▶ _Records shown_
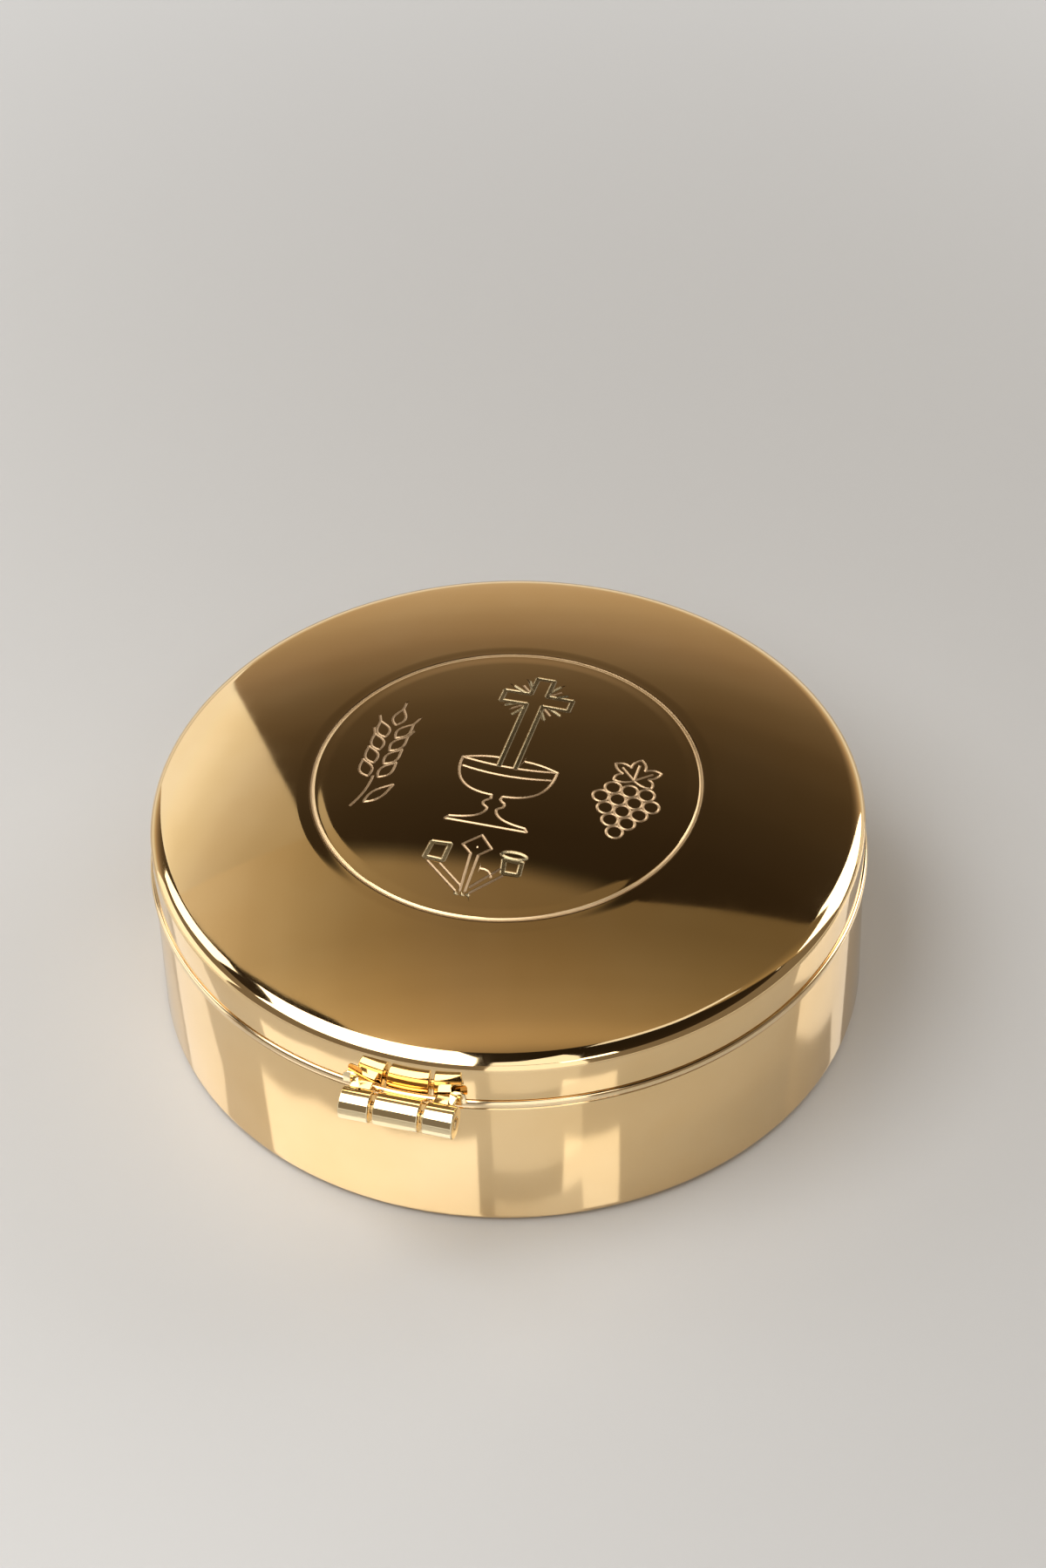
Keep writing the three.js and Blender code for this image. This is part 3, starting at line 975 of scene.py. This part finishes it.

==

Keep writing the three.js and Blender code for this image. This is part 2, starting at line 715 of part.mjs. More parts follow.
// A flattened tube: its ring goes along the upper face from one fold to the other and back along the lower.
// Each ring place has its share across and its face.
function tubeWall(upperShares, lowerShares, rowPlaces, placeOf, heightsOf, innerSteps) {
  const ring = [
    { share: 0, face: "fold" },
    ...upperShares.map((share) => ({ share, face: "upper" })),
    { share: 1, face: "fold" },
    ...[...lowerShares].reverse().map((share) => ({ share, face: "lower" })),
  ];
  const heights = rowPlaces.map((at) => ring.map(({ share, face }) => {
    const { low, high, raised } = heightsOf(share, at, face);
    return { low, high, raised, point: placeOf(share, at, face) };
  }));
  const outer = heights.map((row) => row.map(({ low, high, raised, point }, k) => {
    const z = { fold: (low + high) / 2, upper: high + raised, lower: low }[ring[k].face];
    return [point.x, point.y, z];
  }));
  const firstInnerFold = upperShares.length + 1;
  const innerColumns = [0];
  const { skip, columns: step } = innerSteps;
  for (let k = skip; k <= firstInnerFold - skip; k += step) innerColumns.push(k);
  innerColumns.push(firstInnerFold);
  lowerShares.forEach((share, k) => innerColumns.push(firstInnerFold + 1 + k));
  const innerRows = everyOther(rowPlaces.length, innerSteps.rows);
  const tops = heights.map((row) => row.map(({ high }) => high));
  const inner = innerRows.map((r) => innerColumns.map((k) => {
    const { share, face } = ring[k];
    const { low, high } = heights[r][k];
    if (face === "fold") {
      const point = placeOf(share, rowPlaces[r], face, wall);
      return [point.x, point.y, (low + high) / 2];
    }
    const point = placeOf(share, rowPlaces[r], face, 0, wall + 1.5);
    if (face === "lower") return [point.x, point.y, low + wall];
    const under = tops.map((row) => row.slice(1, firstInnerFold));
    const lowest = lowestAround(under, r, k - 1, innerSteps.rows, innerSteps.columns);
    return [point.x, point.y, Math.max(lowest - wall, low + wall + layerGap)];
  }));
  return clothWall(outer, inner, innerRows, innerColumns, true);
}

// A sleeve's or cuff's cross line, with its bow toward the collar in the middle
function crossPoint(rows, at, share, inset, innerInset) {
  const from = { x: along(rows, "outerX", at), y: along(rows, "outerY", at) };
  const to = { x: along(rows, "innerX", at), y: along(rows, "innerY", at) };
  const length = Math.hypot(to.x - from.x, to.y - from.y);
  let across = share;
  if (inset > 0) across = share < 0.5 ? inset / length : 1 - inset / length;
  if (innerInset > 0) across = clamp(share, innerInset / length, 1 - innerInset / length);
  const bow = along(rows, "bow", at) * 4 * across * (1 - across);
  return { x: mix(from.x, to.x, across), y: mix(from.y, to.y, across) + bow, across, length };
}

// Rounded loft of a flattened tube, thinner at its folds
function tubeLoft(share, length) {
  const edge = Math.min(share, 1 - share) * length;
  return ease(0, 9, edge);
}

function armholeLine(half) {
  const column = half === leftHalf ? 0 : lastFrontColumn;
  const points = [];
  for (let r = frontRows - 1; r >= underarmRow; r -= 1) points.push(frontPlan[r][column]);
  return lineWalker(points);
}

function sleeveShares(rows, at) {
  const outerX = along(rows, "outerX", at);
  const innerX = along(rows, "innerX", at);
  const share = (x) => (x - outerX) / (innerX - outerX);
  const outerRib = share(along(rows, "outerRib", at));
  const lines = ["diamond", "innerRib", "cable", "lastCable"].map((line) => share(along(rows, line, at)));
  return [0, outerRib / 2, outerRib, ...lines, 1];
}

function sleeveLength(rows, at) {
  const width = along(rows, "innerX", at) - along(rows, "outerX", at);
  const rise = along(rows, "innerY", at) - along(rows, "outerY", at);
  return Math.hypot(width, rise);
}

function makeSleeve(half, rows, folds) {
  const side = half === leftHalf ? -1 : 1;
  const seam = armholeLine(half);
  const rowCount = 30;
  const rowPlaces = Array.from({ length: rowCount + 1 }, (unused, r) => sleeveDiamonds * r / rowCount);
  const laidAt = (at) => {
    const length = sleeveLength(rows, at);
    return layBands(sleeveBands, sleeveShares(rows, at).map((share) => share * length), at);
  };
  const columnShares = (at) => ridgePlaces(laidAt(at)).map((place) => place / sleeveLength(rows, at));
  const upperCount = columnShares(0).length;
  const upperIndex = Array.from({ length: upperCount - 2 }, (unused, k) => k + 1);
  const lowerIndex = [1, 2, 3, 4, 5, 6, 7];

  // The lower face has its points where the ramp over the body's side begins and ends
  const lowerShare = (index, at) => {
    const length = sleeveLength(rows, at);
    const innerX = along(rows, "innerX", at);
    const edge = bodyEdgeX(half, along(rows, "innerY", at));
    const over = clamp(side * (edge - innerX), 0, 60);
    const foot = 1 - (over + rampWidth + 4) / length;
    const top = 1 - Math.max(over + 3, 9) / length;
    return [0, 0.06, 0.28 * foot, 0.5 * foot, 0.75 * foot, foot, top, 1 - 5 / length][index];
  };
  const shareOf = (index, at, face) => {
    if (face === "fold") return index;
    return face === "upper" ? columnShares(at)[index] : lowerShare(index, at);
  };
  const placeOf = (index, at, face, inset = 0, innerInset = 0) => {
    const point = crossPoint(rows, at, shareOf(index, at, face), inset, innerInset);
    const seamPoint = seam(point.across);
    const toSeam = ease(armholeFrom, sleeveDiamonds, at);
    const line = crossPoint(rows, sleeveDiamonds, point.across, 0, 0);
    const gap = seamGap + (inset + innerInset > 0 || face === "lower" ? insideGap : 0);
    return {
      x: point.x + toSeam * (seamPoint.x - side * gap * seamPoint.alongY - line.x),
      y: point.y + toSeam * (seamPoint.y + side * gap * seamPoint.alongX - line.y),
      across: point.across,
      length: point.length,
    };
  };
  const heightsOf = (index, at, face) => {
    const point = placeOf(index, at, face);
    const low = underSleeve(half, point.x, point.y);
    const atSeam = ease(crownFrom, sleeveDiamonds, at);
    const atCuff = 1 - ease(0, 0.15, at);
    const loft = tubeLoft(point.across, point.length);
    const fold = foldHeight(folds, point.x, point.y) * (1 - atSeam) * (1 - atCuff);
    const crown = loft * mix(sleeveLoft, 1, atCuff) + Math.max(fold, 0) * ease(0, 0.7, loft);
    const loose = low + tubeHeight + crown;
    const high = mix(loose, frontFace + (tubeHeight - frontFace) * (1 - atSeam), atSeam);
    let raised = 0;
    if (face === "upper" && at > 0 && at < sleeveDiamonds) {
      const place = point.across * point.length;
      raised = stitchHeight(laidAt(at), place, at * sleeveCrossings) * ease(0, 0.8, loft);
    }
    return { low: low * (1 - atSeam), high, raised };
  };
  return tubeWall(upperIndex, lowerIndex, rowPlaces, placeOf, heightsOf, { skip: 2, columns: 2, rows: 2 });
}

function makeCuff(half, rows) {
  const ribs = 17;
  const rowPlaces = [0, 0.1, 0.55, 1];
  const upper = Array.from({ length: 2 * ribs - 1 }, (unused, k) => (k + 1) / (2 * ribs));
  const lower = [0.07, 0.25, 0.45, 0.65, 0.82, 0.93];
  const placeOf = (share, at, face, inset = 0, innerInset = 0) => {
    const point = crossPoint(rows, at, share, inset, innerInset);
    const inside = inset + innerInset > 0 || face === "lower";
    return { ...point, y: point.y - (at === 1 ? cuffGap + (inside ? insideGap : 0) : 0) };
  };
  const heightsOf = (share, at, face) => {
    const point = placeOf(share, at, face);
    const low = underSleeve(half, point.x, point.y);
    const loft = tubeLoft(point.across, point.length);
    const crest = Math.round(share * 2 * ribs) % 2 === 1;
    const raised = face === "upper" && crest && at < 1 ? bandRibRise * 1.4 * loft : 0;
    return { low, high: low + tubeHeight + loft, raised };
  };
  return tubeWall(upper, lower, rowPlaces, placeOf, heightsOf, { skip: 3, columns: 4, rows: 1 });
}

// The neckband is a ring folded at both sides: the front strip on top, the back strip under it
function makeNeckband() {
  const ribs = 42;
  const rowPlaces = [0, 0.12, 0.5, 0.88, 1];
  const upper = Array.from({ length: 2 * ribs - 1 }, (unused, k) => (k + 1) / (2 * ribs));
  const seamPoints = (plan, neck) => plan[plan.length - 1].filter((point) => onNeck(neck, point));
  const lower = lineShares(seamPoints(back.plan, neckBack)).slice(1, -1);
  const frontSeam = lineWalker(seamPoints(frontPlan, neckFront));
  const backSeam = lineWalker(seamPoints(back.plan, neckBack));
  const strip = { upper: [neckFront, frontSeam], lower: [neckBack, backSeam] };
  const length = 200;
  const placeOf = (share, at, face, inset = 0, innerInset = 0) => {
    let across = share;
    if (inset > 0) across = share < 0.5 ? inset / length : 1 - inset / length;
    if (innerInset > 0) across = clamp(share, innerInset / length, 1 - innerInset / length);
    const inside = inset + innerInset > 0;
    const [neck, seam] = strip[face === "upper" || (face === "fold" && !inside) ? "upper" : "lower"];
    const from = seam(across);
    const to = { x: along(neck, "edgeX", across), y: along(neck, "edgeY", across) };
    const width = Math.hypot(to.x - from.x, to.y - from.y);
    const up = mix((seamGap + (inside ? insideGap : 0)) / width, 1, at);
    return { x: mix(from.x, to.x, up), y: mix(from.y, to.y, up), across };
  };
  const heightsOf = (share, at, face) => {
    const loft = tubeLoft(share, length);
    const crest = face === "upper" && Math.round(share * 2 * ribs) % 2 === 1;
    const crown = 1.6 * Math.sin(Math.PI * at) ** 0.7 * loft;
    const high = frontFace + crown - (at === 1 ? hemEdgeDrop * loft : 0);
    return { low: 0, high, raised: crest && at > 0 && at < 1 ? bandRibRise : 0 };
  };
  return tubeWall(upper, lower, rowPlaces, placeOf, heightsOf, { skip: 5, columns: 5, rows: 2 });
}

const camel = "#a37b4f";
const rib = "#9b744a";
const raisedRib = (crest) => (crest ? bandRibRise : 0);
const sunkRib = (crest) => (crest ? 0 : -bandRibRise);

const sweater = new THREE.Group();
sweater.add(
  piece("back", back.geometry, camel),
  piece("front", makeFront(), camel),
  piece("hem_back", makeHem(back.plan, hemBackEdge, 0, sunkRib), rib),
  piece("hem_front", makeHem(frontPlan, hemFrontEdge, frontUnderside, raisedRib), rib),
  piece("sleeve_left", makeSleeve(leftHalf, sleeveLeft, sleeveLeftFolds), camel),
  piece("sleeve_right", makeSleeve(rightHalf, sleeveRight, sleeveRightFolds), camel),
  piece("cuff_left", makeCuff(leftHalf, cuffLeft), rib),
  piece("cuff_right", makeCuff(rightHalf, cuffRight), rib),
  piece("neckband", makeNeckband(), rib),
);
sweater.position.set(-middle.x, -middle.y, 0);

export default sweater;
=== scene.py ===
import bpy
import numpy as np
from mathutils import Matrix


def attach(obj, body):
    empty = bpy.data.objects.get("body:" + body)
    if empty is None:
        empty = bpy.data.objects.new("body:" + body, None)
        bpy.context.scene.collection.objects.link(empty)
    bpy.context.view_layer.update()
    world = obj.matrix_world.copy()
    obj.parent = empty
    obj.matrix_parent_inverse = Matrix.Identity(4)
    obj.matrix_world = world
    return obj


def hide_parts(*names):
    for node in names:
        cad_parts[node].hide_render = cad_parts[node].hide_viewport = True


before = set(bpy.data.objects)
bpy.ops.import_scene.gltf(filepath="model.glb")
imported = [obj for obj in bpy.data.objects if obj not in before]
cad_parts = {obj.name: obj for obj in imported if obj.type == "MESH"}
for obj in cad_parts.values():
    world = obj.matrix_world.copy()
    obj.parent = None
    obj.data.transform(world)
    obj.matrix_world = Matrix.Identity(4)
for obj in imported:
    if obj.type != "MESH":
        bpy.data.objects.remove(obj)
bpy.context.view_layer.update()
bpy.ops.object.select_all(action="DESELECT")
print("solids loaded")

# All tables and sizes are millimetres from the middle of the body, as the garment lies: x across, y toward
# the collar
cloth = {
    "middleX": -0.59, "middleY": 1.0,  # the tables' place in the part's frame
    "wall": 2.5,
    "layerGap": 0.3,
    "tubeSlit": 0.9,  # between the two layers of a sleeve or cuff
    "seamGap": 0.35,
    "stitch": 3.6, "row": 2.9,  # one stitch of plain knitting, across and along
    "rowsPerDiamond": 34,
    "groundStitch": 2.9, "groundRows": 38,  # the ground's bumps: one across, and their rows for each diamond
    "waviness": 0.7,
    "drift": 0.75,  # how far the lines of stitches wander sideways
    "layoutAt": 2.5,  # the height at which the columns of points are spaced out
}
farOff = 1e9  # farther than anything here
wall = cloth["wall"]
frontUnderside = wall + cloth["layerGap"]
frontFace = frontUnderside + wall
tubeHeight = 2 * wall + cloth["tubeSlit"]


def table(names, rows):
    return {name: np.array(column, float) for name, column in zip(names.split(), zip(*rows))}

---

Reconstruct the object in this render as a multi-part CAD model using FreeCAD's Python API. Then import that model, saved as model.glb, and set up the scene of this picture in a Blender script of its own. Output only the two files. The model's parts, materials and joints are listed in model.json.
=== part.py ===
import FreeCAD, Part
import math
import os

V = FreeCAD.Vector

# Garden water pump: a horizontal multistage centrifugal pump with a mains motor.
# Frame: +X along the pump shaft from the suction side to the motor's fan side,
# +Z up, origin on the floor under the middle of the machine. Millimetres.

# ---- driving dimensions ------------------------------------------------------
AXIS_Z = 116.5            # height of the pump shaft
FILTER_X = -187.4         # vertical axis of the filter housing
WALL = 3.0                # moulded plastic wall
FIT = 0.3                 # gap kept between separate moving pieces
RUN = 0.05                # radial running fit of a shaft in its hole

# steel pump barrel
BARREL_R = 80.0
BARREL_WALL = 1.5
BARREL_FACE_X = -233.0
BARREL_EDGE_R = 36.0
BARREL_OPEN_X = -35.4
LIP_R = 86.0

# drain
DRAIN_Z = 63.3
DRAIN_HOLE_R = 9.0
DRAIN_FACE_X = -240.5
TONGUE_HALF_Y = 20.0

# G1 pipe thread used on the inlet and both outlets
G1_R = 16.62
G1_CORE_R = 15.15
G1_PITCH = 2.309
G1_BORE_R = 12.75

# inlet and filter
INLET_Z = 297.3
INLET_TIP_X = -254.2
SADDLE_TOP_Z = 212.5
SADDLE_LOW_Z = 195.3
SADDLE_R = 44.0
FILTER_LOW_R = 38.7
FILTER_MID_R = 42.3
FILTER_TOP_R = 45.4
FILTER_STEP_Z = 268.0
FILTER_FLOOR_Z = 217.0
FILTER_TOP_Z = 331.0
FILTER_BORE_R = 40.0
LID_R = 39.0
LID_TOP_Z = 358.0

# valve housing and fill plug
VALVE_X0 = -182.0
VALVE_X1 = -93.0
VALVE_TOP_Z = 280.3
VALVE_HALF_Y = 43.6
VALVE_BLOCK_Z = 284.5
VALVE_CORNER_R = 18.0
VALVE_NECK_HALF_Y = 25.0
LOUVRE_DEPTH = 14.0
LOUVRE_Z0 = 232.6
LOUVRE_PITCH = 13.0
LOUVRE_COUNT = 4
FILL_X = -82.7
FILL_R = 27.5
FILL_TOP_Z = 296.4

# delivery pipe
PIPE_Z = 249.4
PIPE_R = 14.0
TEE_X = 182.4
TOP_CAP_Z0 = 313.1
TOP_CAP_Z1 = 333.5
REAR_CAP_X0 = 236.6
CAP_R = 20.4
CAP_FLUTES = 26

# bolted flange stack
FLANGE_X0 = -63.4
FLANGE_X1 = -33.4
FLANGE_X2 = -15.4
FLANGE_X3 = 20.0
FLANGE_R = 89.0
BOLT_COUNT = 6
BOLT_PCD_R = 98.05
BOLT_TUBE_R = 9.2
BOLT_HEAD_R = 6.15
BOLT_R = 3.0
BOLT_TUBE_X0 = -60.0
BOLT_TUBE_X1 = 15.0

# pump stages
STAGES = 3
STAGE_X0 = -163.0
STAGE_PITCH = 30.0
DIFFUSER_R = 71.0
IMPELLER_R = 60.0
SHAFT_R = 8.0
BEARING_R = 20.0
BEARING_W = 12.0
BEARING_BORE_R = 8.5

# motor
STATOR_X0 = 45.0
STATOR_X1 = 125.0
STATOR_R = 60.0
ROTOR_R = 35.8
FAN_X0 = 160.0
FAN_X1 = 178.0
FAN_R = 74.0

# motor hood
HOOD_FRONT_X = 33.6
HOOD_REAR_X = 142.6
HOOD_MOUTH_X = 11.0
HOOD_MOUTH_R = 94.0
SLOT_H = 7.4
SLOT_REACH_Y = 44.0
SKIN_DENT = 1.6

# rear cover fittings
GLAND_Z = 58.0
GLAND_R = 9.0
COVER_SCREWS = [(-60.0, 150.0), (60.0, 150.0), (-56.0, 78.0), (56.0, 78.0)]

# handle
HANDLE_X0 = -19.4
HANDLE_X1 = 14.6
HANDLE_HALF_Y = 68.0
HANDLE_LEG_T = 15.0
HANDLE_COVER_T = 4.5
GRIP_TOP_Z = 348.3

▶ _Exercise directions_
Give back exactly the lines running from the line that contains "imported = [obj" through the line that contains "bpy.data.objects.remove(obj)", and nothing outside them.

▶ _Exercise output_
imported = [obj for obj in bpy.data.objects if obj not in before]
cad_parts = {obj.name: obj for obj in imported if obj.type == "MESH"}
for obj in cad_parts.values():
    world = obj.matrix_world.copy()
    obj.parent = None
    obj.data.transform(world)
    obj.matrix_world = Matrix.Identity(4)
for obj in imported:
    if obj.type != "MESH":
        bpy.data.objects.remove(obj)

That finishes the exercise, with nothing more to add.